#### [Requirements]
Write the material out again exactly as it stands.

#### [Supplied information]

════════

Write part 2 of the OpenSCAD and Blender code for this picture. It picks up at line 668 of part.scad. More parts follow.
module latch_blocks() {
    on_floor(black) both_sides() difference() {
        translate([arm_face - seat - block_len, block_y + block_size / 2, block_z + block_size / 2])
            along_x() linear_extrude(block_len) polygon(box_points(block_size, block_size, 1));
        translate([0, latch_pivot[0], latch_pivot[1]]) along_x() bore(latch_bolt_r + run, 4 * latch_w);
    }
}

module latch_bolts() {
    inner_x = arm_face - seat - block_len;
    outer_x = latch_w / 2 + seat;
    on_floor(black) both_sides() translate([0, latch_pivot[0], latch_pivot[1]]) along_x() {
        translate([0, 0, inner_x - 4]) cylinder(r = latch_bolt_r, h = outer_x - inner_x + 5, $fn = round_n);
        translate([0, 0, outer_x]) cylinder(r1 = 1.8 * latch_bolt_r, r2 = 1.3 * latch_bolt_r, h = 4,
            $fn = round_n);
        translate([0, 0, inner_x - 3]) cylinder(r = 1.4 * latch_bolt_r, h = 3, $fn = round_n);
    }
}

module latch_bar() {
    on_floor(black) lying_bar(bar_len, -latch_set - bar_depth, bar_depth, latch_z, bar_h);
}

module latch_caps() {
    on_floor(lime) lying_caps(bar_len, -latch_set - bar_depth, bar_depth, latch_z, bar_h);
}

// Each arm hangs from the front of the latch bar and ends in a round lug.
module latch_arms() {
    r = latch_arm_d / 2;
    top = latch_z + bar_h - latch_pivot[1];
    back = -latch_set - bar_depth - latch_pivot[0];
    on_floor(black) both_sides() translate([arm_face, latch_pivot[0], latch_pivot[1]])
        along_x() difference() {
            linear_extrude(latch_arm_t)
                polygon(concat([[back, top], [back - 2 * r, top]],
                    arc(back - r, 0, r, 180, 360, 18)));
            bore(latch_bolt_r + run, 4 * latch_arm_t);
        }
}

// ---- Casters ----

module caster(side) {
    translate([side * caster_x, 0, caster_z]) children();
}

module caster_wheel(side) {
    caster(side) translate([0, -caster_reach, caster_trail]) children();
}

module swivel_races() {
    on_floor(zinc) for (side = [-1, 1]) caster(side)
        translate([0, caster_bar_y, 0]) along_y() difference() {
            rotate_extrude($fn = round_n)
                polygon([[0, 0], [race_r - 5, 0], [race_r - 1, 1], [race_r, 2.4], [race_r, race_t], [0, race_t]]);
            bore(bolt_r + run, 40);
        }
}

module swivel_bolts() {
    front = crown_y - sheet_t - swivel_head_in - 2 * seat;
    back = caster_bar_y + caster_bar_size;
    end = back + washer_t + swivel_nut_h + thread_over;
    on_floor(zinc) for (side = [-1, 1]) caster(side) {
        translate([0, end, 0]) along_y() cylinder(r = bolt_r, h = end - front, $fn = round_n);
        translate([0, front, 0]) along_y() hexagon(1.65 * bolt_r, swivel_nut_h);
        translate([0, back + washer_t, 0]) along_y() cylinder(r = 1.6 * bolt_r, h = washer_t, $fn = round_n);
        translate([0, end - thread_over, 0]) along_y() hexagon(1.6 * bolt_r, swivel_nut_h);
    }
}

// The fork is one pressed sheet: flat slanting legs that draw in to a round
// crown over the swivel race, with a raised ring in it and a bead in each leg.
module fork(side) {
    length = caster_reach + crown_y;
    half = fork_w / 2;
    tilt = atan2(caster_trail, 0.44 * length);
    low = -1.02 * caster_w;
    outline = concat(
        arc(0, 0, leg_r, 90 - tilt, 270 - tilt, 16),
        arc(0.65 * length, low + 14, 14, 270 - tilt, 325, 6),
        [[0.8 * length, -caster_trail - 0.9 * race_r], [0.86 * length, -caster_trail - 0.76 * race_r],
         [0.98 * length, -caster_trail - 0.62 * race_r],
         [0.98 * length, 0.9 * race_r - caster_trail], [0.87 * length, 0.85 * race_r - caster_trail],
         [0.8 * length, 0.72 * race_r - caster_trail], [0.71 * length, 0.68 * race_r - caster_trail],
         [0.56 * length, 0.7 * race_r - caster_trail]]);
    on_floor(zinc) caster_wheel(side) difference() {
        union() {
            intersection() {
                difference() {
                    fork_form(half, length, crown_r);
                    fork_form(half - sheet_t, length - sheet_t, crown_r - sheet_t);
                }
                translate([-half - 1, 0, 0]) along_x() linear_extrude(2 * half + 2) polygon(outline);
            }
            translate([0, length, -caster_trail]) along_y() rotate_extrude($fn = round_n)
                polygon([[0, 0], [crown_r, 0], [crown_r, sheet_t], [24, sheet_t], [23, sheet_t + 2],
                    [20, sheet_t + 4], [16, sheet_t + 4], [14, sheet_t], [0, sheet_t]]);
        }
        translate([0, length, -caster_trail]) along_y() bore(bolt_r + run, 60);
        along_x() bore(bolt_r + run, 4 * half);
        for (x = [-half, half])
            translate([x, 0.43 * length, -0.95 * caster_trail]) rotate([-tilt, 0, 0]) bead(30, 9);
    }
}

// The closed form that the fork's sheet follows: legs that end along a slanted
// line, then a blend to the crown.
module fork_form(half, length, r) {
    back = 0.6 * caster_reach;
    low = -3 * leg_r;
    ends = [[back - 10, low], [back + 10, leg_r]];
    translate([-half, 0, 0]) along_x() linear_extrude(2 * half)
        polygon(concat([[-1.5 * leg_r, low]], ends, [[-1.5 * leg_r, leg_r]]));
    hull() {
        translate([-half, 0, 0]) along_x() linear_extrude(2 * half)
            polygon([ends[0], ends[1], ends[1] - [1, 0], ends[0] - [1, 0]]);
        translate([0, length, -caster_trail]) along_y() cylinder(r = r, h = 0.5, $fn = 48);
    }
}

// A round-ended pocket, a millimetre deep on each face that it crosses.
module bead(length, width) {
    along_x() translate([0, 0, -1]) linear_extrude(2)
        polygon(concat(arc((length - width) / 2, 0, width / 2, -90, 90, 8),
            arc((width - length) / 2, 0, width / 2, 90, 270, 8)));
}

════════

#### [Output of the task]
Write part 2 of the OpenSCAD and Blender code for this picture. It picks up at line 668 of part.scad. More parts follow.
module latch_blocks() {
    on_floor(black) both_sides() difference() {
        translate([arm_face - seat - block_len, block_y + block_size / 2, block_z + block_size / 2])
            along_x() linear_extrude(block_len) polygon(box_points(block_size, block_size, 1));
        translate([0, latch_pivot[0], latch_pivot[1]]) along_x() bore(latch_bolt_r + run, 4 * latch_w);
    }
}

module latch_bolts() {
    inner_x = arm_face - seat - block_len;
    outer_x = latch_w / 2 + seat;
    on_floor(black) both_sides() translate([0, latch_pivot[0], latch_pivot[1]]) along_x() {
        translate([0, 0, inner_x - 4]) cylinder(r = latch_bolt_r, h = outer_x - inner_x + 5, $fn = round_n);
        translate([0, 0, outer_x]) cylinder(r1 = 1.8 * latch_bolt_r, r2 = 1.3 * latch_bolt_r, h = 4,
            $fn = round_n);
        translate([0, 0, inner_x - 3]) cylinder(r = 1.4 * latch_bolt_r, h = 3, $fn = round_n);
    }
}

module latch_bar() {
    on_floor(black) lying_bar(bar_len, -latch_set - bar_depth, bar_depth, latch_z, bar_h);
}

module latch_caps() {
    on_floor(lime) lying_caps(bar_len, -latch_set - bar_depth, bar_depth, latch_z, bar_h);
}

// Each arm hangs from the front of the latch bar and ends in a round lug.
module latch_arms() {
    r = latch_arm_d / 2;
    top = latch_z + bar_h - latch_pivot[1];
    back = -latch_set - bar_depth - latch_pivot[0];
    on_floor(black) both_sides() translate([arm_face, latch_pivot[0], latch_pivot[1]])
        along_x() difference() {
            linear_extrude(latch_arm_t)
                polygon(concat([[back, top], [back - 2 * r, top]],
                    arc(back - r, 0, r, 180, 360, 18)));
            bore(latch_bolt_r + run, 4 * latch_arm_t);
        }
}

// ---- Casters ----

module caster(side) {
    translate([side * caster_x, 0, caster_z]) children();
}

module caster_wheel(side) {
    caster(side) translate([0, -caster_reach, caster_trail]) children();
}

module swivel_races() {
    on_floor(zinc) for (side = [-1, 1]) caster(side)
        translate([0, caster_bar_y, 0]) along_y() difference() {
            rotate_extrude($fn = round_n)
                polygon([[0, 0], [race_r - 5, 0], [race_r - 1, 1], [race_r, 2.4], [race_r, race_t], [0, race_t]]);
            bore(bolt_r + run, 40);
        }
}

module swivel_bolts() {
    front = crown_y - sheet_t - swivel_head_in - 2 * seat;
    back = caster_bar_y + caster_bar_size;
    end = back + washer_t + swivel_nut_h + thread_over;
    on_floor(zinc) for (side = [-1, 1]) caster(side) {
        translate([0, end, 0]) along_y() cylinder(r = bolt_r, h = end - front, $fn = round_n);
        translate([0, front, 0]) along_y() hexagon(1.65 * bolt_r, swivel_nut_h);
        translate([0, back + washer_t, 0]) along_y() cylinder(r = 1.6 * bolt_r, h = washer_t, $fn = round_n);
        translate([0, end - thread_over, 0]) along_y() hexagon(1.6 * bolt_r, swivel_nut_h);
    }
}

// The fork is one pressed sheet: flat slanting legs that draw in to a round
// crown over the swivel race, with a raised ring in it and a bead in each leg.
module fork(side) {
    length = caster_reach + crown_y;
    half = fork_w / 2;
    tilt = atan2(caster_trail, 0.44 * length);
    low = -1.02 * caster_w;
    outline = concat(
        arc(0, 0, leg_r, 90 - tilt, 270 - tilt, 16),
        arc(0.65 * length, low + 14, 14, 270 - tilt, 325, 6),
        [[0.8 * length, -caster_trail - 0.9 * race_r], [0.86 * length, -caster_trail - 0.76 * race_r],
         [0.98 * length, -caster_trail - 0.62 * race_r],
         [0.98 * length, 0.9 * race_r - caster_trail], [0.87 * length, 0.85 * race_r - caster_trail],
         [0.8 * length, 0.72 * race_r - caster_trail], [0.71 * length, 0.68 * race_r - caster_trail],
         [0.56 * length, 0.7 * race_r - caster_trail]]);
    on_floor(zinc) caster_wheel(side) difference() {
        union() {
            intersection() {
                difference() {
                    fork_form(half, length, crown_r);
                    fork_form(half - sheet_t, length - sheet_t, crown_r - sheet_t);
                }
                translate([-half - 1, 0, 0]) along_x() linear_extrude(2 * half + 2) polygon(outline);
            }
            translate([0, length, -caster_trail]) along_y() rotate_extrude($fn = round_n)
                polygon([[0, 0], [crown_r, 0], [crown_r, sheet_t], [24, sheet_t], [23, sheet_t + 2],
                    [20, sheet_t + 4], [16, sheet_t + 4], [14, sheet_t], [0, sheet_t]]);
        }
        translate([0, length, -caster_trail]) along_y() bore(bolt_r + run, 60);
        along_x() bore(bolt_r + run, 4 * half);
        for (x = [-half, half])
            translate([x, 0.43 * length, -0.95 * caster_trail]) rotate([-tilt, 0, 0]) bead(30, 9);
    }
}

// The closed form that the fork's sheet follows: legs that end along a slanted
// line, then a blend to the crown.
module fork_form(half, length, r) {
    back = 0.6 * caster_reach;
    low = -3 * leg_r;
    ends = [[back - 10, low], [back + 10, leg_r]];
    translate([-half, 0, 0]) along_x() linear_extrude(2 * half)
        polygon(concat([[-1.5 * leg_r, low]], ends, [[-1.5 * leg_r, leg_r]]));
    hull() {
        translate([-half, 0, 0]) along_x() linear_extrude(2 * half)
            polygon([ends[0], ends[1], ends[1] - [1, 0], ends[0] - [1, 0]]);
        translate([0, length, -caster_trail]) along_y() cylinder(r = r, h = 0.5, $fn = 48);
    }
}

// A round-ended pocket, a millimetre deep on each face that it crosses.
module bead(length, width) {
    along_x() translate([0, 0, -1]) linear_extrude(2)
        polygon(concat(arc((length - width) / 2, 0, width / 2, -90, 90, 8),
            arc((width - length) / 2, 0, width / 2, 90, 270, 8)));
}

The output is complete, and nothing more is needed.